We live in a rural community on the fringe of Nashville so finding like-minded friends residing nearby when we don’t feel like heading into the city is a challenge. I do have plenty of childhood friends in the area who are a whole lot of fun and whom we see often enough, but many of them have kids and Little League practice and demanding jobs and travel schedules that don’t make for weekly hangouts. And the other locals I have met since our move—well, let’s just say we don’t have a whole lot in common.
Last fall, a new journalist friend said she had just the couple, Hannah and Bryan, who lived nearby and so she introduced us via Facebook. We have been casual online friends since, but never took that next step toward hanging out—until Friday, that is.
Meanwhile, the daughter of my dad’s old business partner at the CPA firm, Elizabeth, moved a mile down the street from us with her husband Sam. She was the oldest of the four kids, a decade or so my senior, and I was a year behind the youngest in school, so while we grew up across the street from each other, we never knew one another that well.
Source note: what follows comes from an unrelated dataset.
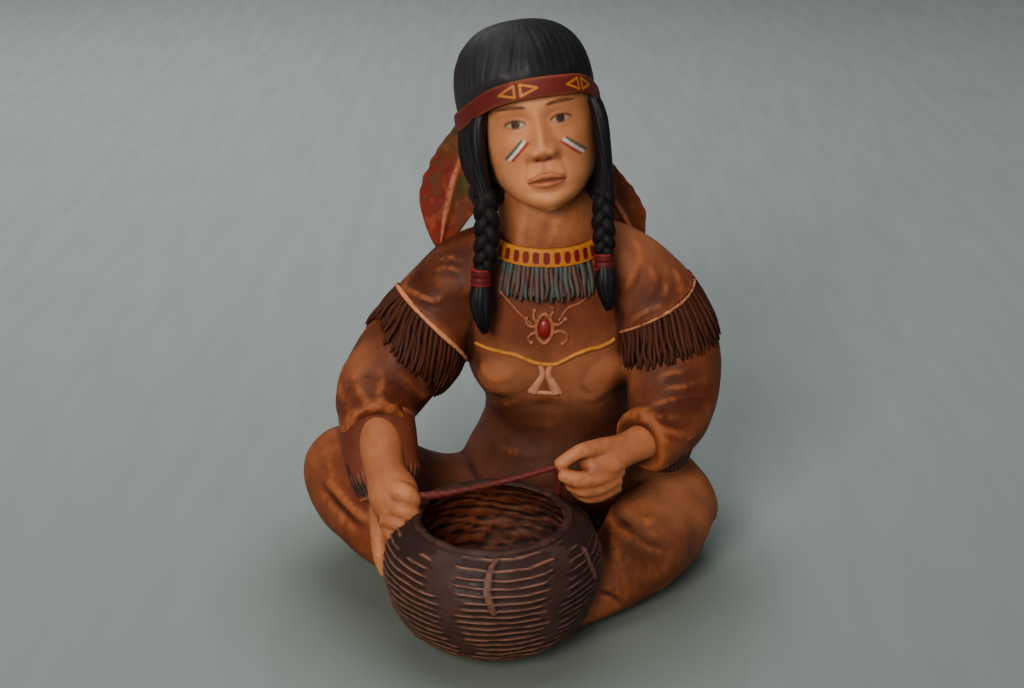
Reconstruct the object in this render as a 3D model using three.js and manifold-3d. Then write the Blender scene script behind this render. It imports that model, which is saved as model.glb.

She has a half dozen degrees and spent the last decade as a linguist in France and Africa and beyond. She moved to Indiana, where her husband is from, a few years ago, then sold his company and the two relocated to Alabama last fall to work on a goat farm. A month ago, they became our neighbors and now are operating a grilled cheese truck that they are taking to food festivals around the Southeast and breeding Australian labradoodles on the side. I believe I have found one Southern girl with an even more random existence than my own!
On a whim, I emailed Elizabeth and Hannah last Wednesday to see if they and their husbands wanted to convene at our place for a Friday dinner. A stroke of good luck meant that all of us were free at once (“we’ll head over after we coop the chickens” was Hannah’s response). Spending the past many years in New York and San Francisco, I’m accustomed to having to make such plans six weeks in advance to accommodate all my city friends’ busy schedules, so this last minute, spontaneous get-together was a novelty for my Type A self.
This was a blind couples date of sorts, which could make for all sorts of awkwardness—but there was none. Rather, the moment the four of them walked through the door, it was an explosion of conversations—so much to say! so many cool stories everyone had to share!—and there wasn’t a moment of silence in the five hours that followed.
Bryan is a doctor, and Hannah a professor who teaches classics (Greek, Latin, literature) at a university and commutes 90 miles one way to work each day, sometimes on her motorcycle. The two grew up in Virginia—he in suburbia, she on a farm—and then spent much of their twenties in Portland, Maine as she got her PhD and he completed his medical residency. Today, they live on a hobby farm in a quaint holler with cows and chickens and a pig named Pork Chop who they slaughtered Tuesday. Hannah, a true academic who spends her commute listening to The Economist and Wall Street Journal via podcast, also doubles as a mechanic; my politics- and car-obsessed husband who also tinkers with automotive-type projects in his downtime (and was forced to sell both motorcycles when we moved cross-country) was in awe of her, as were we all I think it’s safe to say.
Elizabeth and Sam arrived with three types of home-brewed beer, home-baked bread and their eight-month-old pup Riley. Hannah and Bryan came bearing 18 eggs they had been lain that day and homemade limoncello in an over-sized mason jar. I am never going back to store-bought eggs, and SVV might have already convinced them to incubate some eggs for us come summer. (Chickens in the backyard of our home in a commercial district? Why not! If memory serves me correct, I think the neighborhood ordinance only banned swine.)
For dinner, SVV and I made our beloved Burmese fermented tea leaf salad and a green curry and red velvet Oreo truffle brownies for dessert. A whole lot of bourbon and beer and Limoncello was consumed, and the six of us could have stayed around that table all weekend talking; I have a feeling this will become the norm in our new blossoming relationship.
After spending the better part of a decade in big cities that breeds liberal intellectuals, it’s nice to find intriguing people with similar interests and lifestyles to our own in the rural sticks of the American South. Moving and forming new relationships as an adult is always an exercise in humility. Never discount a place or person based on geographical or cultural stereotypes or you’re in danger of missing out on the greatest friendships of all.